La campagne contre les juges étrangers bat son plein. Si les arguments humanistes sont -à raison – largement mis en avant par ses adversaires, on ne saurait pour autant oublier que ce texte est avant tout une manière d’affaiblir nos propres droits.

En Suisse, il n’existe aucune juridiction constitutionnelle pour se prononcer sur les lois fédérales qui pourraient violer les libertés garanties par les droits fondamentaux. Le Tribunal fédéral est donc la seule instance de notre pays garante de l’application des lois fédérales ainsi que du droit international. Des traités internationaux signés par la Suisse, comme la Convention européenne des droits de l’homme ou les conventions de l’Organisation internationale du travail (OIT), offrent néanmoins la possibilité de porter plainte à un échelon supérieur si des tribunaux suisses ou des décisions politiques violent le droit international.

Des gardes-fous nécessaires
Ces garde-fous, nécessaires pour lutter contre les discriminations se fondant sur l’origine ou l’identité sexuelle notamment, le sont également pour protéger les salarié-e-s dans un des pays les plus libéral du monde en matière de droit du travail. Saisie d’un recours concernant une victime décédée suite à l’exposition à de l’amiante dans le cadre de son travail, la Cour européenne des droits de l’homme a ainsi permis de faire évoluer la jurisprudence suisse.

Là où le Tribunal fédéral avait indiqué qu’il était impossible de juger un cas remontant si loin dans le temps, la Cour européenne statuait pour sa part que la prescription ne pouvait pas s’appliquer à des maladies qui ne peuvent être diagnostiquées que plusieurs années après les faits, obligeant les tribunaux suisses à revoir leur copie. De même, le recours aux instances de l’OIT a permis à l’Union syndicale suisse de faire reconnaître les lacunes du droit suisse en matière de protection contre les licenciements, notamment antisyndicaux, donnant lieu à une recommandation visant à prévoir la réintégration pour ce type de situation.

Un écran de fumée…
Dans la campagne en cours pour faire accepter l’initiative contre les juges étrangers, l’UDC se met dans un rôle de chevalier blanc, dénonçant la possibilité que des votations populaires soient remises en question par des principes issus du droit international. Les initiants agitent ainsi un prétendu diktat «droit-de-l’hommiste» pour créer un écran de fumée concernant leurs véritables motivations. Bien loin de permettre l’auto-détermination d’une majorité de la population, cette initiative sert en effet à la préservation des intérêts d’une minorité bourgeoise conservatrice. Au contraire d’offrir de la souveraineté, elle affaiblit les droits des personnes, en leur retirant des instances de recours pour défendre leurs droits les plus élémentaires.
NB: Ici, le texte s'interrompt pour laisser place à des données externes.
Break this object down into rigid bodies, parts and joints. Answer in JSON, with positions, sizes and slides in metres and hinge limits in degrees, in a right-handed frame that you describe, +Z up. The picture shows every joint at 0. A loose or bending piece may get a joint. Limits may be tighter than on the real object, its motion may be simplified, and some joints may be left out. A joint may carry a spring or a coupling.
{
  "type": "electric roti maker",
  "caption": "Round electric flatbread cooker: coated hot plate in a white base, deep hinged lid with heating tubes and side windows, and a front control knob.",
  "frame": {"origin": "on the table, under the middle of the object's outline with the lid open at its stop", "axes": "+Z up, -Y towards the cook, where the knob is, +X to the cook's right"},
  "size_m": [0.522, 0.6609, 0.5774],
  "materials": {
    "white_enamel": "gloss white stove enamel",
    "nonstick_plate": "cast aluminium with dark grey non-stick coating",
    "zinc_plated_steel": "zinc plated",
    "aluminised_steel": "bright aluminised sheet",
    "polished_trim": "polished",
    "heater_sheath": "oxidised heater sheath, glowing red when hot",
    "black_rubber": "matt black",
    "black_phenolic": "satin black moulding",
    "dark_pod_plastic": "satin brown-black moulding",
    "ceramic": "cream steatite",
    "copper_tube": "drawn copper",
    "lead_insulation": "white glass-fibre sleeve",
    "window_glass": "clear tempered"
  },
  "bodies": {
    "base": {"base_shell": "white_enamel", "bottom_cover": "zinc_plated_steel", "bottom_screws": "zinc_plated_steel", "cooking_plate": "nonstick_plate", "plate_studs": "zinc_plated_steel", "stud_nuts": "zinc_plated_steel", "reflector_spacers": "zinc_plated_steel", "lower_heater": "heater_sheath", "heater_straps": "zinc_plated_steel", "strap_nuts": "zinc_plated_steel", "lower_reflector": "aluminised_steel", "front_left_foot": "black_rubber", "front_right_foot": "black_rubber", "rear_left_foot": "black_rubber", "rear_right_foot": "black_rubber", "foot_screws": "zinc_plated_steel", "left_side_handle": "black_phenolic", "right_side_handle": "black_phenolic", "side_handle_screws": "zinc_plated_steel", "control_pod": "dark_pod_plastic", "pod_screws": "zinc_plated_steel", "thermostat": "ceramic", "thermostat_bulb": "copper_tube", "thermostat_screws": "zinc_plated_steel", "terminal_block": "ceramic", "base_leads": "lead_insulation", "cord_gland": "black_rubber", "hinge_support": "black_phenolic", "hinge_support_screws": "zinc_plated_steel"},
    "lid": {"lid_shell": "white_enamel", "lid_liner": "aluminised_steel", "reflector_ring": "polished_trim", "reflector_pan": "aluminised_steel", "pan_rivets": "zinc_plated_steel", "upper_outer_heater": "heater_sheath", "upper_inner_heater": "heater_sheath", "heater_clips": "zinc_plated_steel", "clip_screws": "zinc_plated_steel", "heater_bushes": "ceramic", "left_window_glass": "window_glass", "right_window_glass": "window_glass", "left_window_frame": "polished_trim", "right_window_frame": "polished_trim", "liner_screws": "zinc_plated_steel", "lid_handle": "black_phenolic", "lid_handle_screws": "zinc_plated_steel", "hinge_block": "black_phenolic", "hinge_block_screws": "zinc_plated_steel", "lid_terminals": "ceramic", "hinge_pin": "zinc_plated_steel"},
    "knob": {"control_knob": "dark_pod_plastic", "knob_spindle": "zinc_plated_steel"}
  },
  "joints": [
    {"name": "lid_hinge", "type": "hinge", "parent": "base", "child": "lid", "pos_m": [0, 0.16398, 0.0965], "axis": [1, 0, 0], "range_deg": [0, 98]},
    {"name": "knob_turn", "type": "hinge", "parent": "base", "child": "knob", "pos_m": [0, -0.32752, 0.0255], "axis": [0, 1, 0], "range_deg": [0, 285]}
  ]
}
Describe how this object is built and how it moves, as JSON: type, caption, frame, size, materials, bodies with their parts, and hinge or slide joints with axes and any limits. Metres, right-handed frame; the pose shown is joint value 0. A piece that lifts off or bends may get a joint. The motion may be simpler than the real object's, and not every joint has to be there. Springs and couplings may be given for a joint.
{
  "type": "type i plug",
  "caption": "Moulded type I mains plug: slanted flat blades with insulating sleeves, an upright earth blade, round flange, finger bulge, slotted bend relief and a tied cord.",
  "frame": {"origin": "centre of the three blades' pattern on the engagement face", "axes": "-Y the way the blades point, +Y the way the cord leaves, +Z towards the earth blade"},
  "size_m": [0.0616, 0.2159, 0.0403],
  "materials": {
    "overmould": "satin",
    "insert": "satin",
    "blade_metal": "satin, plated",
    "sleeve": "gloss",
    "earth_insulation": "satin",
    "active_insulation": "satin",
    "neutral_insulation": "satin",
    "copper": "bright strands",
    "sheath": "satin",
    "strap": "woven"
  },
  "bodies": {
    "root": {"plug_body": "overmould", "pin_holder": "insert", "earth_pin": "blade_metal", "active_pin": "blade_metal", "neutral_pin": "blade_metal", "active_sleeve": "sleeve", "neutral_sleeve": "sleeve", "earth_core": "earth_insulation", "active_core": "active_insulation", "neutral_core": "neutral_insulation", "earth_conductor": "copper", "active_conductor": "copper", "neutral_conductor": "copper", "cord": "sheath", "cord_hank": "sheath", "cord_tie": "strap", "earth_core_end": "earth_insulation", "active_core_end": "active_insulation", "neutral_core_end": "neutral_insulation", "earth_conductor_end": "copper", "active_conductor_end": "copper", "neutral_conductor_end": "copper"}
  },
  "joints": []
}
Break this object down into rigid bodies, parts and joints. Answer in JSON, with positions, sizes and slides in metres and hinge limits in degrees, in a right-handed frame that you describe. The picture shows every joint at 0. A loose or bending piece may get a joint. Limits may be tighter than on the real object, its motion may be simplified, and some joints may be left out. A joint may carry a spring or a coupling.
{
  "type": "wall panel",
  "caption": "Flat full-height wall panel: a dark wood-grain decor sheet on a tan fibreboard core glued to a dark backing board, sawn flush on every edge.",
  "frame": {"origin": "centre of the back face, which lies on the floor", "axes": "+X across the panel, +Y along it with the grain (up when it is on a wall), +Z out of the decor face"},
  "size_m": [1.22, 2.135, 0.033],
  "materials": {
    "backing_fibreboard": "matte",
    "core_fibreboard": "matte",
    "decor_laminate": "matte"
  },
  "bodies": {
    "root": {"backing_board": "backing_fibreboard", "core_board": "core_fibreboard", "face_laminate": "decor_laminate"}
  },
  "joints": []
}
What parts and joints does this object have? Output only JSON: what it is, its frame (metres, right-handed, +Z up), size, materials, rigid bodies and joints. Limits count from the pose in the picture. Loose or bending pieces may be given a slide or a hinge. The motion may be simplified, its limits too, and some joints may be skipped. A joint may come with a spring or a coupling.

A y regarder de plus près, l’UDC ne s’en cache d’ailleurs pas, elle qui indiquait par communiqué du mois de juin dernier que l’initiative pour l’autodétermination vise à combattre la surréglementation et à renforcer un régime économique libéral et avouait de fait son but de restreindre le nombre de principes à respecter. Voilà qui semble effectivement plus proche des intérêts réellement défendus par un parti ayant fait obstacle ces dernières années à tout progrès social pour les salarié-e-s de ce pays.

Au-delà des arguments humanistes, refuser l’auto-détermination version UDC c’est simplement refuser de se tirer une balle dans le pied.